── Available data ──

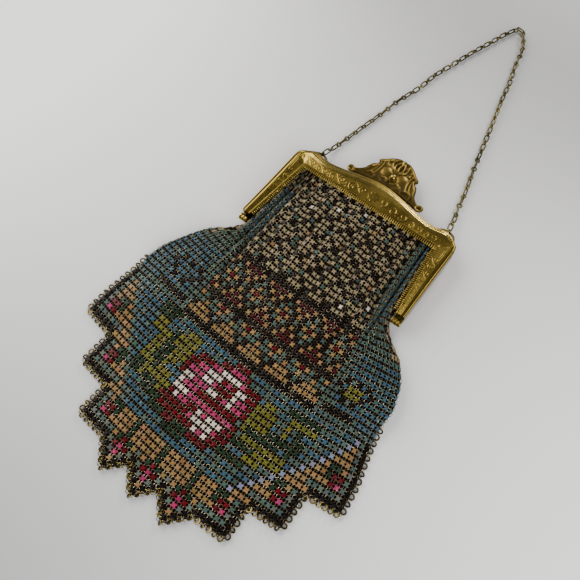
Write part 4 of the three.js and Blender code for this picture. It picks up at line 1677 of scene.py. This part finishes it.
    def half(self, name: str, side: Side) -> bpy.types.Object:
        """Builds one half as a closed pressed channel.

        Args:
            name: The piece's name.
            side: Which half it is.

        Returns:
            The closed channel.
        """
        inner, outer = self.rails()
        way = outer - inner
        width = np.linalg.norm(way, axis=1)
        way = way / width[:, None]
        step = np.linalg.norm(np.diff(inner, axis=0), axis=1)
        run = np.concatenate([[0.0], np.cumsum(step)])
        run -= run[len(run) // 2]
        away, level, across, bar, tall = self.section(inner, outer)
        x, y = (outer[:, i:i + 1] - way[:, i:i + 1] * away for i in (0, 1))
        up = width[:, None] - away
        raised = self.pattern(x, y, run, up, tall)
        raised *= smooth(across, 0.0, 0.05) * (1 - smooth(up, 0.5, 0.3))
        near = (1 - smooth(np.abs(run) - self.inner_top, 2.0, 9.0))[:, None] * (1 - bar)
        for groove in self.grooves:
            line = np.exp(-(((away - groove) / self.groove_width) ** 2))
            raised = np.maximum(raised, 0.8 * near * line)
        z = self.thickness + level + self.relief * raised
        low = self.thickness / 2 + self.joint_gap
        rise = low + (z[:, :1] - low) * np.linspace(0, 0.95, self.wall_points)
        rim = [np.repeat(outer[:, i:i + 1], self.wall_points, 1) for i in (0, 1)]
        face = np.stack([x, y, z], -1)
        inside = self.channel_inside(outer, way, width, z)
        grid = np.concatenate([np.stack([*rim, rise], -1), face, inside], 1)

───

All of the data needs to be printed once more, exactly.

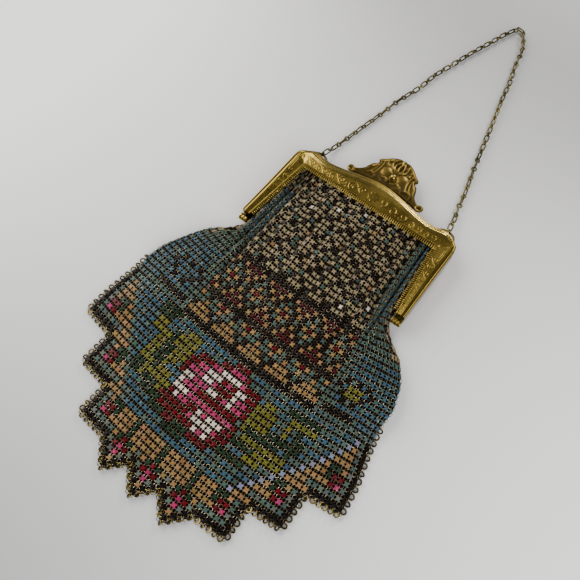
Write part 4 of the three.js and Blender code for this picture. It picks up at line 1677 of scene.py. This part finishes it.
    def half(self, name: str, side: Side) -> bpy.types.Object:
        """Builds one half as a closed pressed channel.

        Args:
            name: The piece's name.
            side: Which half it is.

        Returns:
            The closed channel.
        """
        inner, outer = self.rails()
        way = outer - inner
        width = np.linalg.norm(way, axis=1)
        way = way / width[:, None]
        step = np.linalg.norm(np.diff(inner, axis=0), axis=1)
        run = np.concatenate([[0.0], np.cumsum(step)])
        run -= run[len(run) // 2]
        away, level, across, bar, tall = self.section(inner, outer)
        x, y = (outer[:, i:i + 1] - way[:, i:i + 1] * away for i in (0, 1))
        up = width[:, None] - away
        raised = self.pattern(x, y, run, up, tall)
        raised *= smooth(across, 0.0, 0.05) * (1 - smooth(up, 0.5, 0.3))
        near = (1 - smooth(np.abs(run) - self.inner_top, 2.0, 9.0))[:, None] * (1 - bar)
        for groove in self.grooves:
            line = np.exp(-(((away - groove) / self.groove_width) ** 2))
            raised = np.maximum(raised, 0.8 * near * line)
        z = self.thickness + level + self.relief * raised
        low = self.thickness / 2 + self.joint_gap
        rise = low + (z[:, :1] - low) * np.linspace(0, 0.95, self.wall_points)
        rim = [np.repeat(outer[:, i:i + 1], self.wall_points, 1) for i in (0, 1)]
        face = np.stack([x, y, z], -1)
        inside = self.channel_inside(outer, way, width, z)
        grid = np.concatenate([np.stack([*rim, rise], -1), face, inside], 1)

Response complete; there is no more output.